The bug, which caused drive letters for secondary drives to be reassigned during Windows 10 Setup, has been resolved in a servicing update for Windows 10, which is applied before the feature update is installed. The May 21 cumulative update, KB4497934, addresses multiple bugs and adds the Download And Install Now option for this feature update. (You should also ensure that you have installed the current servicing stack update for your edition, either by way of Windows Update or manually from this page: "Latest Servicing Stack Updates.")
One of the post-1809 commitments from Microsoft was a dashboard for monitoring the health and stability of each new Windows 10 release. That Windows Release Information dashboard is now live. It contains just about everything you need to know for currently released Windows 10 versions, with dates for when they were made available for their respective servicing channels and their end-of-support dates.
Now that version 1903 (build 18362.116) has been released to the general public, its details have been added to this list, under the Semi-Annual Channel (Targeted) servicing option. Using the links on the left side of that page, you can track known issues, including the status of upgrade blocks. As of release date, May 21, 2019, the list of known issues (with status listed as "investigating") includes three items, with another nine items on the list checked off as "mitigated."
Even though Microsoft is continuing to roll out the version 1903 update slowly, I recommend caution. You can monitor that release health dashboard to identify bugs that might affect PCs you manage. For business customers, consider waiting until Microsoft has declared version 1903 ready for widespread deployment. When that happens, you'll see a new line on the dashboard for the Semi-Annual Channel servicing option.
And even that milestone doesn't mean you need to rush into an update. Consumers and small businesses have 18 months from the release of a feature update before they're required to install an update. For version 1803, the end-of-service date is November 12, 2019; for version 1809, the date is May 12, 2020.
In theory, for any PCs you manage that are running version version 1803 or later, you have at least six months to test version 1903 before you have to begin making upgrade plans. If so, you might be surprised. In today's blog post announcing the availability of version 1903, Microsoft offered more details about how it will approach feature updates as the end of service date approaches:
For Windows 10 devices that are at, or within several months of reaching, end of service, Windows Update will automatically initiate a feature update.... The Windows 10 April 2018 Update (Windows 10, version 1803) will reach end of service on November 12, 2019 for Home and Pro editions. Starting this June, we will begin updating devices running the April 2018 Update and earlier versions of Windows 10.... [emphasis added]
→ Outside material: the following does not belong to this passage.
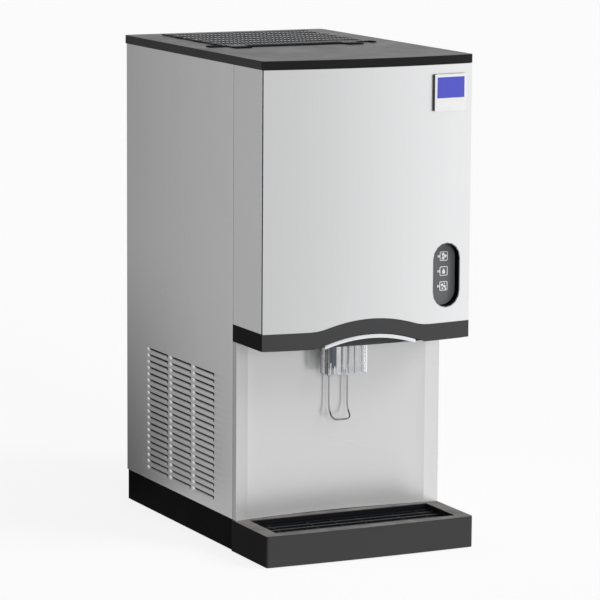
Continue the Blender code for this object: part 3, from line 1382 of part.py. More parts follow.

If you're uncomfortable with the possibility that your older version of Windows 10 will receive the version 1903 update in the next few weeks, your best bet is to update to version 1809 as soon as possible.
On machines running Enterprise or Education editions, you have 30 months of support for so-called H2 versions released in the second half of each year. If you manage Enterprise or Education deployments editions, version 1803 does not reach end of service until November 10, 2020, and the end-of-support date for version 1809 update is May 11, 2021. (Pay special attention to those dates; because version 1809 is an H2 release, its end-of support date is six months later than version 1903.)